United will require its U.S. employees to be vaccinated, a first for country's major airlines
- United is the first large airline to mandate vaccines for its workforce, putting pressure on rivals.
- Employees must be vaccinated five weeks after the FDA fully approves a Covid vaccine or five weeks after Sept. 20, whichever is first.
- CEO Scott Kirby said in January he wanted to mandate vaccines and that other companies should do the same.
United Airlines will require its 67,000 U.S. employees to get vaccinated against Covid-19 by no later than Oct. 25 or risk termination, a first for major U.S. carriers that will likely ramp up pressure on rivals.
Airlines including United had resisted vaccine mandates for all workers, instead offering incentives like extra pay or time off to get inoculated. Delta Air Lines in May started requiring newly hired employees to show proof of vaccination. United followed suit in June.
United's requirement is one of the strictest vaccine mandates from a U.S. company and one that includes employees who interact regularly with customers like flight attendants and gate agents.
U.S. companies such as Facebook announced employees have to prove that they have been vaccinated to return to the office. Others are requiring them for only for certain workers. Walmart, for example, said last week that it will be required for corporate staff, but not store or warehouse workers. Uber said U.S. office staff will need to be vaccinated to return to in-person work but stopped short of requiring them for drivers.
"We know some of you will disagree with this decision to require the vaccine for all United employees," United CEO Scott Kirby and President Brett Hart said Friday in an employee note. "But, we have no greater responsibility to you and your colleagues than to ensure your safety when you're at work, and the facts are crystal clear: everyone is safer when everyone is vaccinated."
Kirby said in January he wanted to make Covid vaccines mandatory and that other companies should do the same.
Ending the Covid-19 pandemic is especially crucial for airlines, among the hardest-hit industries from the pandemic. While summer vacation bookings surpassed what most executives were expecting, the fast-spreading delta variant is starting to weigh on demand, Frontier Airlines said earlier this week.
"Over the last 16 months, Scott has sent dozens of condolences letters to the family members of United employees who have died from COVID-19," the executives said. "We're determined to do everything we can to try to keep another United family from receiving that letter."
United Airlines employees must upload proof that they received two doses of Pfizer or Moderna vaccines or one dose of Johnson & Johnson's single dose five weeks after federal officials give full approval to them or by Oct. 25, whichever is first, the executives said. Exceptions will be made for certain health issues or religious reasons, United said.
The mandate does not apply to regional airlines that fly shorter routes for United.
Many of United's employees have already reported they have been vaccinated, including more than 90% of pilots and 80% of flight attendants, according to company officials. United didn't disclose the company's overall vaccination rate.
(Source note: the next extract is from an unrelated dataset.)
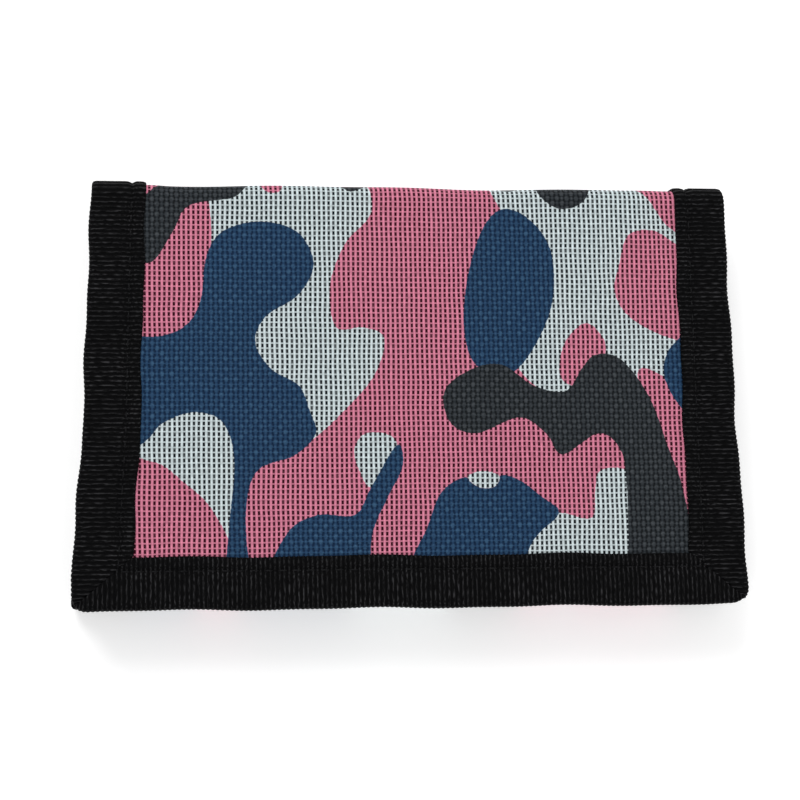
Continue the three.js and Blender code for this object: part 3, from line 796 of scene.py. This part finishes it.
# %% Side bindings
BAND = corner_of("binding_front_left")
SIDE_EDGE = BAND[0][0]
SIDE_INNER = BAND[1][0]
FRONT_BAND = corner_of("binding_front_bottom")
BOTTOM_EDGE = FRONT_BAND[0][1]
BOTTOM_ARM_SHORTER = 0.7  # the bottom tape's arms reach a little less far in than the solid's
BOTTOM_INNER = FRONT_BAND[1][1] - BOTTOM_ARM_SHORTER


INSIDE_DEPTHS = {side: (FRONT_Z - corner_of("binding_front_" + side)[0][2],
                        TOP_Y - corner_of("binding_top_fold_" + side)[0][1],
                        corner_of("binding_back_" + side)[1][2] - BACK_Z) for side in ("left", "right")}


def inside_depth(side, t):
    """How deep the inner arm lies: the left edge holds the pockets, the right is open for notes."""
    front, fold, back = INSIDE_DEPTHS[side]
    return float(np.interp(t, [-39, 30, MID_TOP - 4, MID_TOP + 5, MID_TOP + 10, MID_BACK],
                           [front, front, fold, fold, back, back]))


INNER_EDGE_SHARE = {-1: 0.72, 1: 0.2}


def side_binding(way, t_first, t_last, inner_edge, outer_edge, depth_of, sink=0.0):
    """A U tape along the folded line, on the left (way -1) or right, sunk in among the plies."""
    rows = round((t_last - t_first) / RIB_PITCH * RIB_STEPS)
    count = len(u_profile(1, 2, 2))

    def place(column, row):
        t = t_first + (t_last - t_first) * row / rows
        drawn = drawn_in(way, t) if outer_edge > 55 else 0
        wander = 0.3 * wave(t * 2.2, 7 * way)
        profile = u_profile(inner_edge - INNER_EDGE_SHARE[way] * drawn + wander,
                            outer_edge - drawn + wander, depth_of(t) - sink)
        before, here, after = (profile[max(0, min(count - 1, column + k))] for k in (-1, 0, 1))
        out = Vector((before[1] - after[1], after[0] - before[0]))
        out = out.normalized() if out.length > 0 else Vector((0, 0))
        lift = rib(t) * here[2]
        x = here[0] - out.x * lift
        depth = here[1] - out.y * lift + sink
        return on_line(way * x, t, depth), (way * column * 0.7, t)

    return laid_grid(count - 1, rows, place, lambda c: Vector((way, 0, 0)))


def cut_mitre(bm, way, keep_side):
    """Trims a tape on the slanting line from the inner to the outer corner of the flap."""
    inner = Vector((way * -SIDE_INNER, BOTTOM_INNER, FRONT_Z)) * MM
    outer = Vector((way * -SIDE_EDGE, BOTTOM_EDGE, FRONT_Z)) * MM
    slope = (outer - inner).normalized()
    normal = Vector((-slope.y, slope.x, 0)) * way
    if not keep_side:
        normal = -normal
    bmesh.ops.bisect_plane(bm, geom=bm.verts[:] + bm.edges[:] + bm.faces[:], dist=1e-7, plane_co=inner,
                           plane_no=normal, clear_inner=True)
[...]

In comparison, about 60% of American Airlines' pilots are vaccinated, according to an Aug. 5 letter to members from their union, the Allied Pilots Association, which encouraged aviators to get vaccinated.
United didn't say what the company's overall vaccination rate is.
The decision was partly driven by concerns about rises in Covid-19 cases last year during the fall and winter, company officials said.
The Air Line Pilots Association, which represents United's more than 12,000 aviators, believes the mandate is legal. It said the "small number of pilots" who don't agree with the policy or plan to remain unvaccinated should contact their chief pilot's office.
Flight attendants' labor union, the Association of Flight Attendants, urged cabin crew members to get vaccinated, after United's announcement.
"COVID-19 is a threat," the union told members. "There are proven strategies to mitigate that threat. Vaccination is necessary to end the pandemic and the health and economic harm it has caused."
American Airlines, for its part, said it hasn't changed its policy that encourages but doesn't mandate vaccines for employees. Delta Air Lines said it is "strongly encouraging" workers to get vaccinated but isn't mandating it for all of its employees, aside from new hires. More than 73% of its roughly 75,000 employees are vaccinated, it said.
Southwest Airlines didn't say whether it plans to mandate vaccines but said there has been no change to its policy.